Sebelumnya mungkin kita hanya hawatir menghadapi korona dan isu kabut tebal, tapi kini disusul kekhawatiran bencana alam. Beberapa hari ke depan diprediksi curah hujan masih tinggi sehingga ada kemungkinan terjadi banjir susulan di beberapa tempat.
Keempat, beberapa musibah ini jelas berdampak pada tekanan psikologis. Beberapa hari ke depan kita akan bertemu dengan 1 Syawal, hari raya idul fitri. Di hari raya sebelumnya kita dapat merasakan begitu indah dan penuh suka cita menyambutnya. Di antara kita dapat saling mengunjungi dan saling memaafkan.
Selain itu, secara ekonomi juga kita lebih siap menghadapinya. Tapi kali ini kita tersandera oleh wabah dan mempersiapkan hari raya hanya sekedarnya saja.
Mereka yang di perantauan juga harus menahan rindu jika ingin bertemu dengan keluarga, sanak saudara, orangtua, kolega, dan lain-lainnya. Kerinduan terhadap kampung halaman harus dipendam dalam lubuk hati yang paling dalam karena larangan mudik. Alasannya tidak lain, untuk mengantisipasi meluasnya penularan virus korona.
Sungguh kita diuji
Pada ramadhan tahun ini kita sungguh diuji oleh Tuhan. Semoga ujian yang beruntun ini membuat kita teruji. Tentu di balik itu semua pasti ada hikmahnya. Musibah apa pun itu harus dihadapi dengan kesabaran. Sikap sabar akan menuntun kita mendapatkan solusi terbaik.

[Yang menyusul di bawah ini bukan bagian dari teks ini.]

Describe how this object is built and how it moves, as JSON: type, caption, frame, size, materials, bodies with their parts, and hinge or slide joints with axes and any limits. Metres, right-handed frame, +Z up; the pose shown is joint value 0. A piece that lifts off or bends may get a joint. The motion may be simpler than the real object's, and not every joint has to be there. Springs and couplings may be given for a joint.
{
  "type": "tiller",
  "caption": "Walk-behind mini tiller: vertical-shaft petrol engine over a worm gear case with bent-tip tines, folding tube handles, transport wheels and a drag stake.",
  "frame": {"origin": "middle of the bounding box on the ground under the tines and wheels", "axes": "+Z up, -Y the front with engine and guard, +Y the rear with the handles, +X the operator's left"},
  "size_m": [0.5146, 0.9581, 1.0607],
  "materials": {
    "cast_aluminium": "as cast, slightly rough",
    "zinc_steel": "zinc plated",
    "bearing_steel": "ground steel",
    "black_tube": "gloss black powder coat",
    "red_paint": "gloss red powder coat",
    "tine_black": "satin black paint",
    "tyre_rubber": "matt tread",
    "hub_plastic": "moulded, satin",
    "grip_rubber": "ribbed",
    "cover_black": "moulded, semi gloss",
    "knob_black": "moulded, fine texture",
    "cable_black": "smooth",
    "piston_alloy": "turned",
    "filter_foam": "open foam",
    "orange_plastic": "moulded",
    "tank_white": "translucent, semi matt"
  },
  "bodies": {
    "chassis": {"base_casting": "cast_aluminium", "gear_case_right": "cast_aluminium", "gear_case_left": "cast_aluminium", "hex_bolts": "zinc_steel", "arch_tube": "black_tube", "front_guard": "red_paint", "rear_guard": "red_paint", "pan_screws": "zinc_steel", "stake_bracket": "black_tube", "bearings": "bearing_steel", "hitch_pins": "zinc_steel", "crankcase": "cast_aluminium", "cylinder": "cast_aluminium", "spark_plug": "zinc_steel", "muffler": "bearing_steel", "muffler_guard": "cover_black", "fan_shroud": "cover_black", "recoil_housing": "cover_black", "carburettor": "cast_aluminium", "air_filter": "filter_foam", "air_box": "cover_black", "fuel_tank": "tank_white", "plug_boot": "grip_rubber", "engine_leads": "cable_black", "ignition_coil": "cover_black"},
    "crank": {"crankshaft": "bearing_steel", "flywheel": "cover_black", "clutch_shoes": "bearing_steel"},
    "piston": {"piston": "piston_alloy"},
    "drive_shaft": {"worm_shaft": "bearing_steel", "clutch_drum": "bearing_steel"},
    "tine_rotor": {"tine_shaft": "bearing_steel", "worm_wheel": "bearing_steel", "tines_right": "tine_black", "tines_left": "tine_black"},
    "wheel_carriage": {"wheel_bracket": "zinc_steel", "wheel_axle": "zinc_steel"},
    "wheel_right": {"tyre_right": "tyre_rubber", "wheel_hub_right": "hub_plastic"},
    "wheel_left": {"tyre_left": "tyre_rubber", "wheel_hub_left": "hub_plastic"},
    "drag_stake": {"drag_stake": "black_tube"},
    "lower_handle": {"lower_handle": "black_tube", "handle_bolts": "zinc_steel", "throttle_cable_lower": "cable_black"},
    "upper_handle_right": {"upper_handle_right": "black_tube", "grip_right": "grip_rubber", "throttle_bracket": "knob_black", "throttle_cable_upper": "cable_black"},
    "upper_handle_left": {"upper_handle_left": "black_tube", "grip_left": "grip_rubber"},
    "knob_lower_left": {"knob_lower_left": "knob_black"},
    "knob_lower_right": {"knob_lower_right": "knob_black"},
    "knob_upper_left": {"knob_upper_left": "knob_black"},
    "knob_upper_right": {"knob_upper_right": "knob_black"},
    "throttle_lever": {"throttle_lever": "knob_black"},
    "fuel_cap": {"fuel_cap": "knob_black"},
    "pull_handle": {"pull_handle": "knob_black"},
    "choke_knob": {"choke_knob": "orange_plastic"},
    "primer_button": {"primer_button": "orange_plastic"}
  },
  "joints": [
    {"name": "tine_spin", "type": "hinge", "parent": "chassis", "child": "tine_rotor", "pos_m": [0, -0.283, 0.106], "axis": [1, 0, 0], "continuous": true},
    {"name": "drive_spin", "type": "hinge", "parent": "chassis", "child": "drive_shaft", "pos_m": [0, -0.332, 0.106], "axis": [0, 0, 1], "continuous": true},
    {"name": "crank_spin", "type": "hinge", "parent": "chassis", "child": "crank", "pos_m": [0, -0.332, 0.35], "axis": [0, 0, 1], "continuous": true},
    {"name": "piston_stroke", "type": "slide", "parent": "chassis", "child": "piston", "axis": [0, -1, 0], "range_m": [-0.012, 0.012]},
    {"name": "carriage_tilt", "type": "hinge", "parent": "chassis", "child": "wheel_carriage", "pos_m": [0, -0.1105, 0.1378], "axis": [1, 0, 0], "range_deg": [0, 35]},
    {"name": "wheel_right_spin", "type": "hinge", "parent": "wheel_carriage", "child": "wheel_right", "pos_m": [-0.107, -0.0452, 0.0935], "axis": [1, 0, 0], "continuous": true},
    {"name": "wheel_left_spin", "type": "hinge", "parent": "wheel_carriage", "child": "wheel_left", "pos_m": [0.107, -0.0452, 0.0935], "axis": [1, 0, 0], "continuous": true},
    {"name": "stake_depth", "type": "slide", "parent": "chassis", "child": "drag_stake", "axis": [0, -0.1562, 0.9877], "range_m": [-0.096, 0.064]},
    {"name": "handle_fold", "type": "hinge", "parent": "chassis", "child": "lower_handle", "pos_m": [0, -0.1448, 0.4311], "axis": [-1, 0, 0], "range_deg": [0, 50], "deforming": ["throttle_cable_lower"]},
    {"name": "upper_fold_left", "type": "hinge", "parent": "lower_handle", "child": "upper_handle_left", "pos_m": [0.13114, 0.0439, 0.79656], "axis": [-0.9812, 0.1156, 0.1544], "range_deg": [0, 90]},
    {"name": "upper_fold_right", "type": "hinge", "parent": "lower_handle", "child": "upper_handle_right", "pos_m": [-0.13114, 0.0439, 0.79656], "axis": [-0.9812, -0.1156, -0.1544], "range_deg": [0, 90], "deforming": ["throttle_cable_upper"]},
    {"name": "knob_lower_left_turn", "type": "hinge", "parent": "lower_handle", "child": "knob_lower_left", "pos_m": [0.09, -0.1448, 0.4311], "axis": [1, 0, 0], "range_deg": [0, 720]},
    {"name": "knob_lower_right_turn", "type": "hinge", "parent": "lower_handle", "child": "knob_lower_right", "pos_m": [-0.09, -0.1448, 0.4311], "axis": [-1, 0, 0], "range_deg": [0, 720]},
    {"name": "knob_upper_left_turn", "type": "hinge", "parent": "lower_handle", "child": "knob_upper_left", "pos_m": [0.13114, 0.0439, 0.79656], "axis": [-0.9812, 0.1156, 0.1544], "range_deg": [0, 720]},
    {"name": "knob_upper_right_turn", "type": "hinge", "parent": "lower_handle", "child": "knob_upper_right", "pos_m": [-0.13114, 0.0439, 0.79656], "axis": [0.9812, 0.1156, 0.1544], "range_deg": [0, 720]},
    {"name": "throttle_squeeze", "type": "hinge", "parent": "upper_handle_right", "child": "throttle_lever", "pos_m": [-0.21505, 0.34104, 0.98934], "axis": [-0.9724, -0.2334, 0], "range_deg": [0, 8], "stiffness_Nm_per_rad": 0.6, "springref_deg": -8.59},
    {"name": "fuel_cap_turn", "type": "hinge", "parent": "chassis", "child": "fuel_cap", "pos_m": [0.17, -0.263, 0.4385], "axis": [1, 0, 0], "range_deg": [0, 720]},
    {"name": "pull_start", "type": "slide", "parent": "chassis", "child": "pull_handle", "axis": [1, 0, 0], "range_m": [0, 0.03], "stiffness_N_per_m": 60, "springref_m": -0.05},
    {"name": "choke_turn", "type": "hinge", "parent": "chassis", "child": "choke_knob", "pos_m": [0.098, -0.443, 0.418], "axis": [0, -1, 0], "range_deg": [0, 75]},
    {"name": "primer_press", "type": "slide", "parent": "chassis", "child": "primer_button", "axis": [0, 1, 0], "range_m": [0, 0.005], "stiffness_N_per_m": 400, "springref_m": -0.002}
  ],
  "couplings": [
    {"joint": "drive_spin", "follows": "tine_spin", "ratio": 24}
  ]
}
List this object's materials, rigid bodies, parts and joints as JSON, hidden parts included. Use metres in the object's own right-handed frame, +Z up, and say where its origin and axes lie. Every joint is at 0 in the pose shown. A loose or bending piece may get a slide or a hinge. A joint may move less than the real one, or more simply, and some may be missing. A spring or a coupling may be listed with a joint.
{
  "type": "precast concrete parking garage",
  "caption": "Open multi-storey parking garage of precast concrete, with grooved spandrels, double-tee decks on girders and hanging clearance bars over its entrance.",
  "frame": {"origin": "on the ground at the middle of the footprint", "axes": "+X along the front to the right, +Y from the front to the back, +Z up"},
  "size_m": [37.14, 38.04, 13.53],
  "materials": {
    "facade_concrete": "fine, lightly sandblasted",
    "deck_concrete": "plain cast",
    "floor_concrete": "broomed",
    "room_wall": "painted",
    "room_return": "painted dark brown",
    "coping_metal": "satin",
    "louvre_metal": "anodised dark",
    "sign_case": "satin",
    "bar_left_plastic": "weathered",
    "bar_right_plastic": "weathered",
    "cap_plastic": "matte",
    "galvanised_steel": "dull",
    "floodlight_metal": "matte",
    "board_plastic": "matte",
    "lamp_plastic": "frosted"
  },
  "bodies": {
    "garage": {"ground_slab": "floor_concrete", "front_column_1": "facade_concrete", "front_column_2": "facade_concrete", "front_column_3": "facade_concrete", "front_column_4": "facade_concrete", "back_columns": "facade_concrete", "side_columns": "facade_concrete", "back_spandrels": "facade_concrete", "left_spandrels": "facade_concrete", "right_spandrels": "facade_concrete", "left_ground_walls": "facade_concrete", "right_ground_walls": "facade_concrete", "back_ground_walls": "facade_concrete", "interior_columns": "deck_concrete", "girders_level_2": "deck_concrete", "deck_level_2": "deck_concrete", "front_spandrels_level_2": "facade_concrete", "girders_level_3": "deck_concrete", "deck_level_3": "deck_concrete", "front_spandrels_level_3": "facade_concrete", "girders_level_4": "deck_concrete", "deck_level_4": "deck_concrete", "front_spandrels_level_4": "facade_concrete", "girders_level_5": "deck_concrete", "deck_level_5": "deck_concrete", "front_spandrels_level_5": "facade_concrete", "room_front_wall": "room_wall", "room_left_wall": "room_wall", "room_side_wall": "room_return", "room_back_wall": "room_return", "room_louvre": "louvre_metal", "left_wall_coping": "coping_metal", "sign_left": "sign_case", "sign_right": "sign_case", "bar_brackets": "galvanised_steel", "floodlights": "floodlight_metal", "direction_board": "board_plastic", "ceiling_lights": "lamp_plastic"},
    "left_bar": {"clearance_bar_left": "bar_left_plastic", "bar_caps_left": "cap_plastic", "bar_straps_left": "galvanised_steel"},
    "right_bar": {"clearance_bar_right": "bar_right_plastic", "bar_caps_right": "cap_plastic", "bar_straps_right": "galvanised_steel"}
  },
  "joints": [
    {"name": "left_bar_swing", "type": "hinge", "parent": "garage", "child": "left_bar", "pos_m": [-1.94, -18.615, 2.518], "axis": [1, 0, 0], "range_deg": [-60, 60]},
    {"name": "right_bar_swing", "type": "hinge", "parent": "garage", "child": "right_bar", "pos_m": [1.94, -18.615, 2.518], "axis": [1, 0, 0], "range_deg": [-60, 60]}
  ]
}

Dalam sebuah titah-Nya ditegaskan; ‘dan sungguh kami akan menguji manusia itu dengan sedikit ketakutan, kelaparan, kekurangan harta benda dan jiwa, serta buah-buahan. Dan sampaikanlah kabar gembira bagi orang yang sabar. Yaitu orang-orang yang apabila ditimpakan musibah menyatakan; sesungguhnya kami ini milik Allah dan hanya kepada-Nyalah kita akan kembali. Mereka itulah yang mendapat ampunan dan rahmat dari Tuhannya, dan mereka itulah orang-orang yang mendapat petunjuk’ (QS. al-Baqarah: 155-157).
Ini adalah musibah dan harus dihadapi dengan kesabaran agar mampu membuat kita semakin mapan. Masa-masa pelik ini akan mengantarkan kita pada kesadaran diri. Setiap musibah akan membuat manusia melakukan evaluasi diri tentang sikap dan perilakunya yang dijalani ke belakang. Bermuhasabah adalah pilihan bijak bagi orang yang beriman sebagai upaya mendekatkan diri kepada-Nya.
Sekiranya dikembalikan pada perintah puasa dalam bulan ramadhan, tidak lain merupakan proses pendidikan dan latihan serta ujian yang berusaha dilewati oleh orang-orang yang menjalaninya. Siapa yang mampu melewatinya, akan sampai pada posisi mulia, yaitu takwa (lihat QS. al-Baqarah: 183). Baik puasa maupun musibah, keduanya adalah proses ujian bagi manusia.
Cobaan demi cobaan ini kembali menantang dan mengajak kita untuk kembali melakukan banyak proses iqra’ (baca) seperti yang diserukan pada ayat pertama turun. Pandemi covid dan bencana alam lainnya adalah buku terbaru yang dibentangkan Tuhan di jaman ini yang harus dibaca secara berulang, kritis dan mendalam. Selanjutnya dilakukan penela’ahan, penelitian, dan analisis yang serius, sehingga dapat menyingkap fenomena di balik itu semua.
Sebagai kalimat penutup, dari aspek transendental keagamaan, ujian apapun itu diharapkan mampu meningkatkan kualitas keimanan kita. Sadarilah bahwa sesungguhnya sekarang kita diuji agar teruji. Semoga rangkaian cobaan ini dapat membuat kita lebih cerdas dan arif menghadapi kehidupan di masa yang akan datang.Wallahu a’lam bishawab!
*Pemerhati Masalah Sosial-Keagamaan.